Verspannte Kristallgitter: Neues Herstellungsverfahren bringt organische Halbleiter auf Trab
Theoretisch könnten organische Halbleiter die Computertechnik revolutionieren: Sie erlauben es, biegsame, transparente und obendrein billige elektronische Bauteile herzustellen und dadurch sogar Wegwerfartikeln eine Rechenleistung beizugeben. Aus Praxissicht scheitert der Einsatz des vermeintlichen Siliziumnachfolgers jedoch an der geringen Ladungsträgermobilität: Elektronen und Löcher bewegen sich einfach zu langsam durch das Material, als dass aus ihnen konstruierte Komponenten mit den Schaltzeiten heutiger Prozessoren mithalten könnten.
Wissenschaftler um Zhenan Bao von der Stanford University haben nun ein verbreitetes Herstellungsverfahren adaptiert, mit dem sich die Ladungsträgermobilität um das annähernd Sechsfache steigern lässt: Sie setzten die organischen Halbleiterkristalle beim Wachstum unter mechanische Spannung.

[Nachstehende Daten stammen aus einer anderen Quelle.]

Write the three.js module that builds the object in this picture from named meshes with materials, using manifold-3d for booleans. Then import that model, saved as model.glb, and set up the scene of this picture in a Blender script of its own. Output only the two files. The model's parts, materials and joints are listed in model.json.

Dass dies die Leistung drastisch steigern würde, sei kein Geheimnis, erläutert die Forscherin. Bei der Herstellung von Silizium für Computerbauteile werde seit Längerem ein ähnliches Verfahren angewendet, aber niemanden sei es bisher gelungen, die Technik auf organische Halbleitermaterialien umzumünzen, so Bao.
Bei verspannten Kristallgittern wird der Abstand zwischen den Atomen stark verringert. Dadurch verändert sich der Überlapp der Orbitale, und die Ladungsträger können sich freier bewegen als im Normalzustand. So stieg bei ihren Laborversuchen an so genanntem TIPS-Pentacen die Beweglichkeit der positiven "Löcher" von 0,8 Quadratzentimeter pro Voltsekunde auf 4,6 Quadratzentimeter pro Voltsekunde. Allerdings liegt sie damit immer noch etwa um den Faktor Hundert unter der von Silizium. TIPS-Pentacen ist ein Halbleiter, der unter anderem in organischen Solarzellen zum Einsatz kommt.
Das von Bao und Kollegen weiterentwickelte Verfahren eigne es sich vermutlich gut für den Serieneinsatz und sei flexibel genug, um es auf eine Vielzahl anderer organischer Halbleiter zu übertragen. Dabei wird der Halbleiter in einem Lösungsmittel zwischen zwei beheizte, parallele Platten gefüllt. Zieht man nun die obere Platte mit einer Scherbewegung ab, verdunstet an ihrer Kante aus der freiwerdenden Halbleiterlösung das Lösungsmittel: der Halbleiter kristallisiert aus, wobei die Kristalle bevorzugt entlang der Bewegungsrichtung der oberen Platte wachsen. Durch die geschickte Auswahl der Schergeschwindigkeit und weiterer Parameter konnten die Wissenschaftler um Bao die genaue Form des Kristalls kontrollieren.